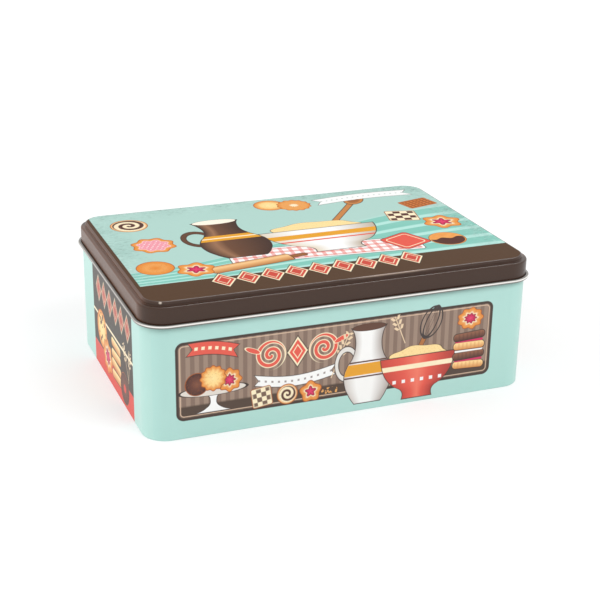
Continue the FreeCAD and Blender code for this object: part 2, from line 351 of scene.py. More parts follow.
class Print(Finish):
    """Inks laid on a tin's outside one over another, under a clear varnish.

    Where motifs are drawn on it, their places and sizes are in mm across and up
    the face, as it is looked at.
    """

    def __init__(self, name, ground, gloss=1.5, looked_at=None):
        super().__init__(name, {"IOR": gloss})
        self.colour = ground
        if looked_at:
            across, up = looked_at(*self.axes(self.place))
            self.across = across * (1 / MM)
            self.up = up * (1 / MM)
            self.face = self.node("ShaderNodeCombineXYZ", {}, {0: self.across, 1: self.up})
            self.crumb = self.between(self.noise(self.place, 1300, 2, 0.8), 0.52, 1.1)

    def lay(self, colour, mask):
        """Lay an ink over what is there."""
        self.colour = self.mix(mask, self.colour, colour)

    def fill(self, colour, distance, soft=0.3, share=1):
        """Lay an ink where the distance from a shape's edge is negative."""
        mask = distance.math("MULTIPLY_ADD", -share / soft, 0.5 * share, clamp=True)
        if share < 1:
            mask = mask.math("MINIMUM", share)
        self.lay(colour, mask)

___

Reproduce every line of the material above exactly.

TASK RESPONSE:
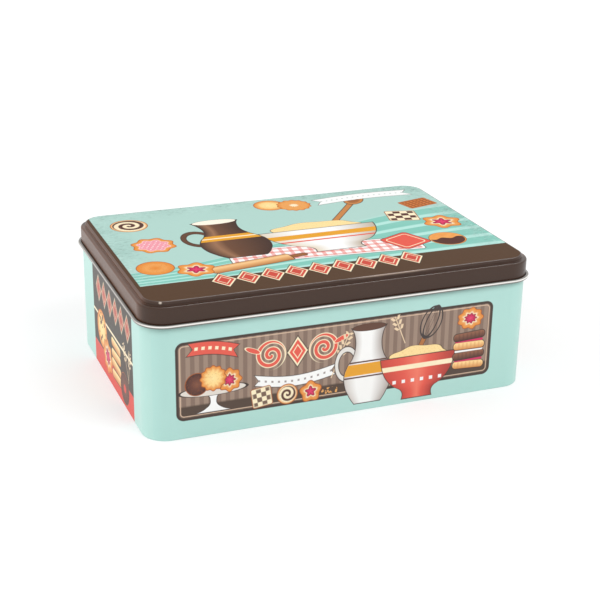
Continue the FreeCAD and Blender code for this object: part 2, from line 351 of scene.py. More parts follow.
class Print(Finish):
    """Inks laid on a tin's outside one over another, under a clear varnish.

    Where motifs are drawn on it, their places and sizes are in mm across and up
    the face, as it is looked at.
    """

    def __init__(self, name, ground, gloss=1.5, looked_at=None):
        super().__init__(name, {"IOR": gloss})
        self.colour = ground
        if looked_at:
            across, up = looked_at(*self.axes(self.place))
            self.across = across * (1 / MM)
            self.up = up * (1 / MM)
            self.face = self.node("ShaderNodeCombineXYZ", {}, {0: self.across, 1: self.up})
            self.crumb = self.between(self.noise(self.place, 1300, 2, 0.8), 0.52, 1.1)

    def lay(self, colour, mask):
        """Lay an ink over what is there."""
        self.colour = self.mix(mask, self.colour, colour)

    def fill(self, colour, distance, soft=0.3, share=1):
        """Lay an ink where the distance from a shape's edge is negative."""
        mask = distance.math("MULTIPLY_ADD", -share / soft, 0.5 * share, clamp=True)
        if share < 1:
            mask = mask.math("MINIMUM", share)
        self.lay(colour, mask)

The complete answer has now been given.